[osis-core] Schema: type on language
Todd Tillinghast
osis-core@bibletechnologieswg.org
Fri, 17 Oct 2003 11:16:30 -0600
Chris,
If there is a way to unambiguously express ALL of the various language
values using xml:lang in a IETF compliant string then it would seem to
make sense to use that same structure for the value of <language> and
for xml:lang AND not have a type="..." set of enumerated types.
Ex:
Javanese for which there is not ISO code:
<osisText xml:lang="x-SIL-JVN">
and
<work>
<language>x-SIL-JVN</language>
</work>
Albanian:
<osisText xml:lang="sq">
and
<work>
<language>sq</language>
<language>x-ISO-639-1-sq</language>
<language>x-ISO-639-2-T-sqi</language>
<language>x-ISO-639-2-B-alb</language>
<language>x-SIL-ALS</language>
</work>
This would keep the xml:lang and <language> values consistent. It would
seem that we will have to enumerate the "x-" alternatives for xml:lang
in the documentation so we might as well use the same structure both
places.
I believe that "x-" is allowed in the w3c's xml.xsd schema so the above
options should work. (Naturally if there is already an established
syntax for ISO values within xml:lang we should use it rather than my x-
values above.)
Todd
> -----Original Message-----
> From: osis-core-admin@bibletechnologieswg.org [mailto:osis-core-
> admin@bibletechnologieswg.org] On Behalf Of Chris Little
> Sent: Friday, October 17, 2003 10:58 AM
> To: osis-core@bibletechnologieswg.org
> Subject: RE: [osis-core] Schema: type on language
>
> Todd,
>
> xml:lang is of type xs:language, which conforms to RFC 3066 by
definition
> (though, not necessarily in practice).
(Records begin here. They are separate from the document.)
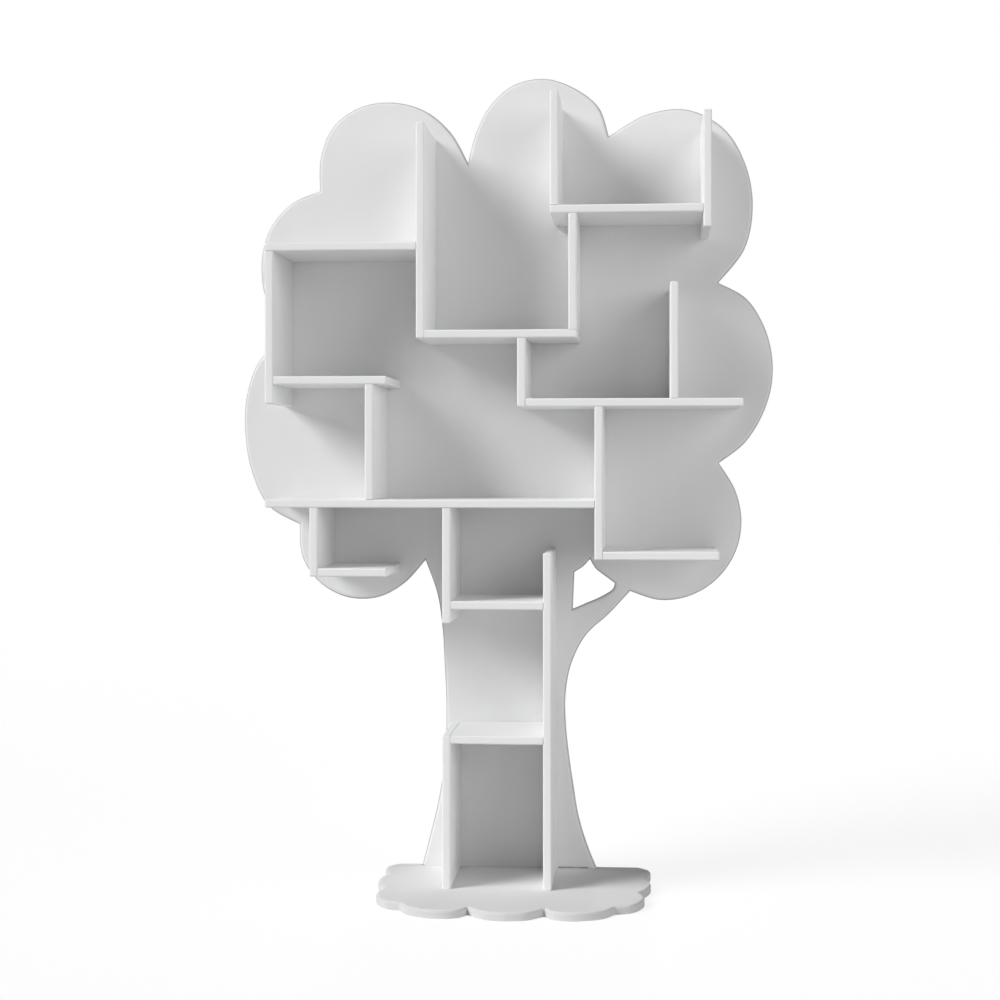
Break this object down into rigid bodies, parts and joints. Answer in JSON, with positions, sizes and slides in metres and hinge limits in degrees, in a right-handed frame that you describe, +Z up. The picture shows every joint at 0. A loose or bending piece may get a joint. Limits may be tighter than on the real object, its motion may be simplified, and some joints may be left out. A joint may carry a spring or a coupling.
{
  "type": "tree shaped bookcase",
  "caption": "Free standing white bookcase in the shape of a tree, with open stepped shelves on a cut back panel and a scalloped base.",
  "frame": {"origin": "on the floor, on the underside of the base plate, below the trunk's centre line, in the plane of the back panel's front face", "axes": "+X to the right as seen from the front, +Y from the shelves back to the panel and the wall, +Z up"},
  "size_m": [1.072, 0.395, 1.6101],
  "materials": {
    "white_lacquer": "white satin lacquer on medium density fibreboard, with a faint brushed texture",
    "zinc_steel": "bright zinc plating"
  },
  "bodies": {
    "root": {"back_panel": "white_lacquer", "base_plate": "white_lacquer", "top_left_shelf": "white_lacquer", "top_right_shelf": "white_lacquer", "centre_upper_shelf": "white_lacquer", "left_middle_shelf": "white_lacquer", "right_middle_shelf": "white_lacquer", "long_middle_shelf": "white_lacquer", "lower_right_shelf": "white_lacquer", "lower_left_shelf": "white_lacquer", "trunk_upper_shelf": "white_lacquer", "trunk_lower_shelf": "white_lacquer", "outer_left_upright": "white_lacquer", "tall_upright": "white_lacquer", "crown_upright": "white_lacquer", "centre_upright": "white_lacquer", "top_right_upright": "white_lacquer", "middle_upright": "white_lacquer", "right_upright": "white_lacquer", "inner_left_upright": "white_lacquer", "lower_right_upright": "white_lacquer", "lower_left_upright": "white_lacquer", "trunk_top_upright": "white_lacquer", "trunk_right_upright": "white_lacquer", "trunk_left_upright": "white_lacquer", "top_left_shelf_screw": "zinc_steel", "top_right_shelf_screw": "zinc_steel", "centre_upper_shelf_screw": "zinc_steel", "left_middle_shelf_screw": "zinc_steel", "right_middle_shelf_screw": "zinc_steel", "long_middle_shelf_screw_1": "zinc_steel", "long_middle_shelf_screw_2": "zinc_steel", "lower_right_shelf_screw": "zinc_steel", "lower_left_shelf_screw": "zinc_steel", "trunk_upper_shelf_screw": "zinc_steel", "trunk_lower_shelf_screw": "zinc_steel", "outer_left_upright_screw": "zinc_steel", "tall_upright_screw": "zinc_steel", "crown_upright_screw": "zinc_steel", "centre_upright_screw": "zinc_steel", "top_right_upright_screw": "zinc_steel", "middle_upright_screw": "zinc_steel", "right_upright_screw": "zinc_steel", "inner_left_upright_screw": "zinc_steel", "lower_right_upright_screw": "zinc_steel", "lower_left_upright_screw": "zinc_steel", "trunk_top_upright_screw": "zinc_steel", "trunk_right_upright_screw": "zinc_steel", "trunk_left_upright_screw": "zinc_steel", "trunk_right_upright_base_screw": "zinc_steel", "trunk_left_upright_base_screw": "zinc_steel", "panel_foot_screw_left": "zinc_steel", "panel_foot_screw_right": "zinc_steel", "wall_plate_left": "zinc_steel", "wall_plate_right": "zinc_steel", "wall_plate_left_screw_lower": "zinc_steel", "wall_plate_left_screw_upper": "zinc_steel", "wall_plate_right_screw_lower": "zinc_steel", "wall_plate_right_screw_upper": "zinc_steel"}
  },
  "joints": []
}
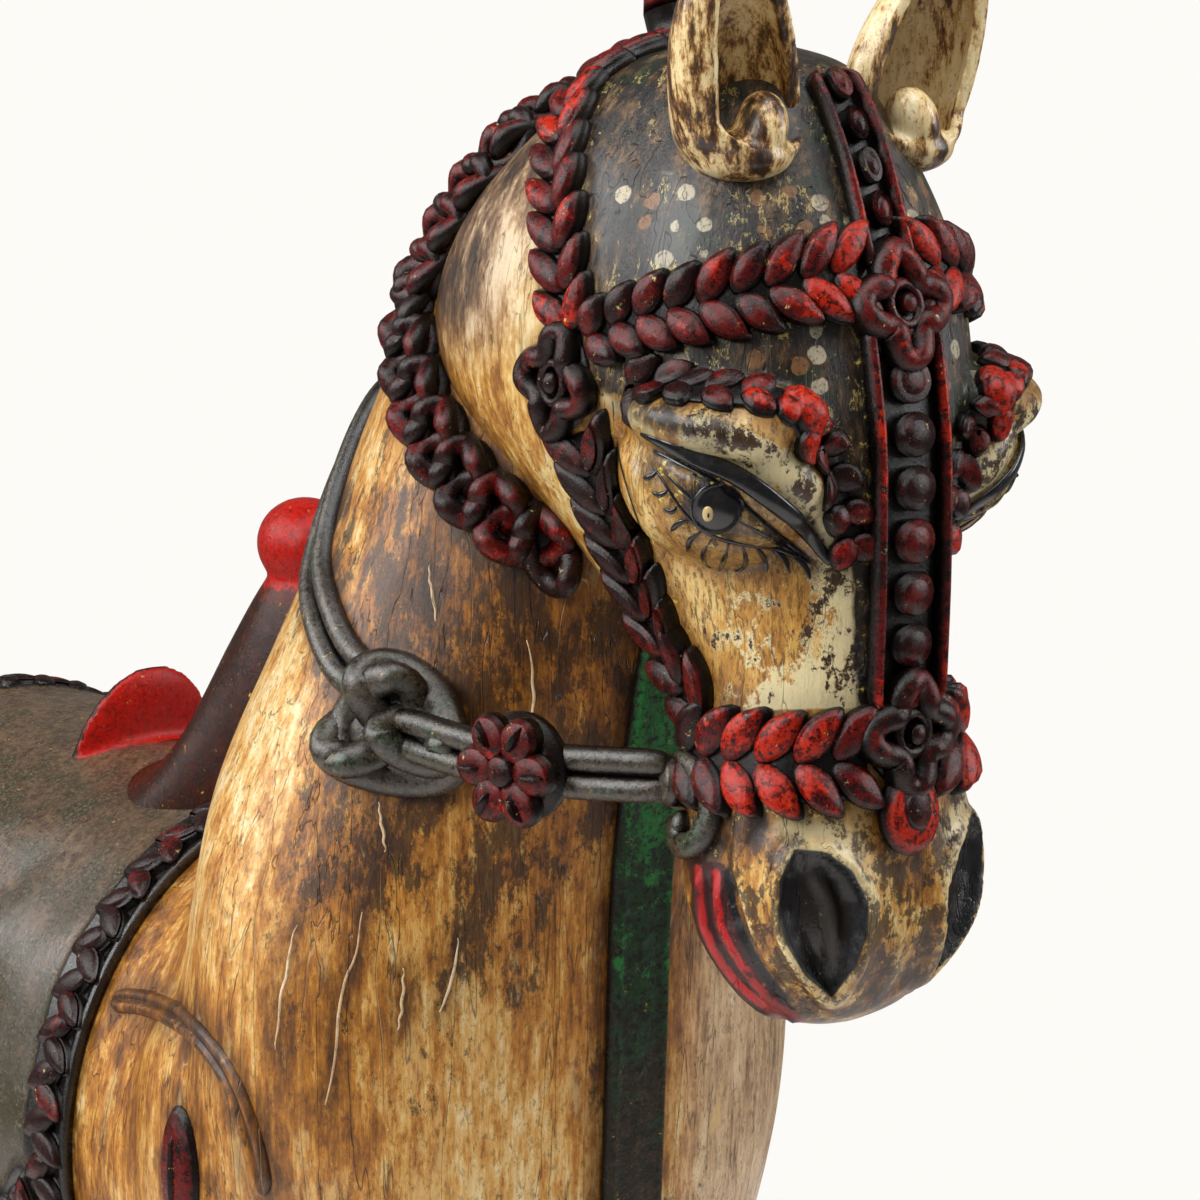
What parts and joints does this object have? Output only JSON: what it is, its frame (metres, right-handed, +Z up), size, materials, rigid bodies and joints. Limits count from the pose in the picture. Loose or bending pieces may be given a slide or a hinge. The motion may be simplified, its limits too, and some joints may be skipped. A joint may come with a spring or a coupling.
{
  "type": "painted wooden horse statue",
  "caption": "Carved and painted wooden horse with bridle, reins, saddle and saddle cloth, standing on a rectangular plinth.",
  "frame": {"origin": "centre of the plinth's underside", "axes": "+Z up, the horse faces -Y, its right side is -X"},
  "size_m": [0.33, 0.8535, 1.1653],
  "materials": {
    "painted_wood": "varnished satin paint over carved wood, worn and cracked",
    "plinth_paint": "satin dark paint, worn at the edges"
  },
  "bodies": {
    "root": {"horse": "painted_wood", "plinth": "plinth_paint"}
  },
  "joints": []
}
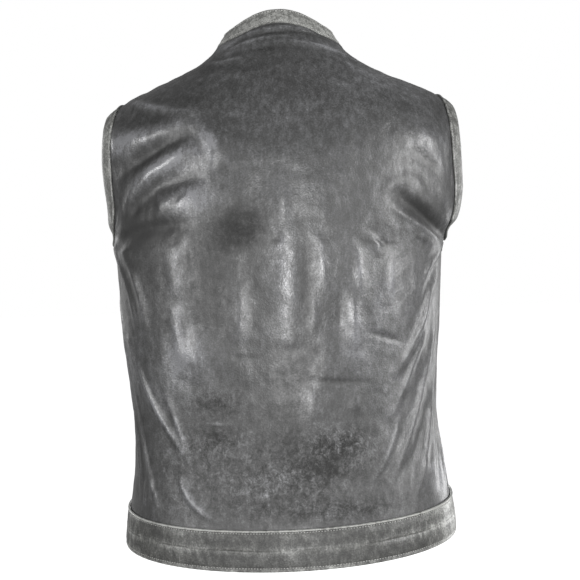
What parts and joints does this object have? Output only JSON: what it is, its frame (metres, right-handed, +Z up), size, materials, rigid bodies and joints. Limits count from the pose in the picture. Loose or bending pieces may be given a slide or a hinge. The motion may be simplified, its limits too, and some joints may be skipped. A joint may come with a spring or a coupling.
{
  "type": "leather vest",
  "caption": "Sleeveless grey leather vest with a plain back, short stand collar, banded armholes and a deep hem band, closed with snaps down the front",
  "frame": {"origin": "the middle of the neck opening, at the height where the shoulder seams meet the collar, where the wearer's shoulders hold the vest", "axes": "+Z up, from hem to collar, the longest extent; +Y towards the back, the shortest extent; +X towards the wearer's left"},
  "size_m": [0.4382, 0.263, 0.6632],
  "materials": {
    "panel_leather": "worn mid-grey leather with soft sheen, mottled and lightly scuffed",
    "trim_leather": "the same leather folded into bands, its folds rubbed light",
    "snap_metal": "dark nickel snap caps"
  },
  "bodies": {
    "root": {"back": "panel_leather", "front_left": "panel_leather", "front_right": "panel_leather", "collar": "trim_leather", "armhole_band_left": "trim_leather", "armhole_band_right": "trim_leather", "hem_band_back": "trim_leather", "hem_band_front_left": "trim_leather", "hem_band_front_right": "trim_leather", "snap_1": "snap_metal", "snap_2": "snap_metal", "snap_3": "snap_metal", "snap_4": "snap_metal", "snap_5": "snap_metal", "snap_6": "snap_metal"}
  },
  "joints": []
}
RFC 3066 is what we mean by
our
> IETF type. So xml:lang essentially always has our IETF type.
>
> This is why I would suggest we recommend in prose that all languages
used
> in a document have, at least, an element with type="IETF".
>
> Now... someone should really check that whether an order or precedence
is
> described in RFC 3066 so that we can adopt it or describe our own to
make
> codes like even "alb" non-conformant (since it has a corresponding
> ISO-639-1 equivalent). I'll check into it Sunday when I'm settled in
> Dallas, if no one beats me to it.
>
> --Chris
>
> On Fri, 17 Oct 2003, Todd Tillinghast wrote:
>
> > Chris,
> >
> > The thing I am struggling with is that as an attribute xml:lang does
not
> > have a type attribute. The value of <language> is qualified by the
> > "type" attribute.
> >
> > Do we simply pre-pend the type value for xml:lang?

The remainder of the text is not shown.